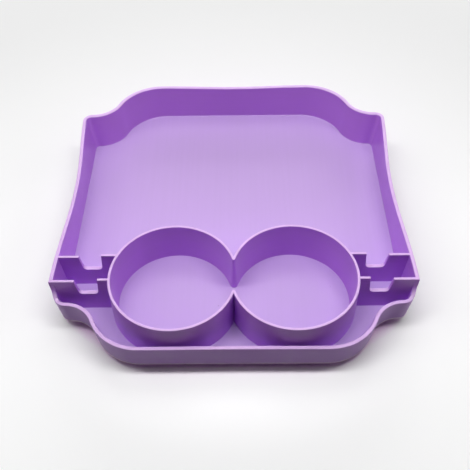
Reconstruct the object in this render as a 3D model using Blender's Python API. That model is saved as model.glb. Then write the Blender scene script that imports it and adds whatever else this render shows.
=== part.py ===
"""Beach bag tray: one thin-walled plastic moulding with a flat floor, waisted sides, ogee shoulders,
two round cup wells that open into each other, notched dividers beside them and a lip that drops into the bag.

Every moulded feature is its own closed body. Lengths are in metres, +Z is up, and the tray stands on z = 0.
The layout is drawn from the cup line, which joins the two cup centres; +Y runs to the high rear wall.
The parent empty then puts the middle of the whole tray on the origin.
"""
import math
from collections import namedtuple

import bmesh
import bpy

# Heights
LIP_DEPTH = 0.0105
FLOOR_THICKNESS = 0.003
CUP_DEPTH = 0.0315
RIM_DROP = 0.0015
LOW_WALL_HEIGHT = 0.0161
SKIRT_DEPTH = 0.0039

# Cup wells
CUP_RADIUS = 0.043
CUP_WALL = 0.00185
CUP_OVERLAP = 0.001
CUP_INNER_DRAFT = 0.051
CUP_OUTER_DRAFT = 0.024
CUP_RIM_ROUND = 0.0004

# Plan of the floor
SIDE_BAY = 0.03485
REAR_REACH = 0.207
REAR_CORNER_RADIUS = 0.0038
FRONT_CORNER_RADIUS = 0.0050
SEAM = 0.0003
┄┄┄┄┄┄
» **Problem statement**: Quote exactly the opening line of the material above and every line after it, up to and including the line that contains "two round cup".

» **Response**:
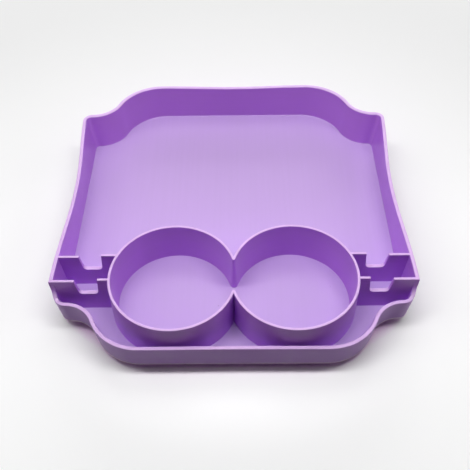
Reconstruct the object in this render as a 3D model using Blender's Python API. That model is saved as model.glb. Then write the Blender scene script that imports it and adds whatever else this render shows.
=== part.py ===
"""Beach bag tray: one thin-walled plastic moulding with a flat floor, waisted sides, ogee shoulders,
two round cup wells that open into each other, notched dividers beside them and a lip that drops into the bag.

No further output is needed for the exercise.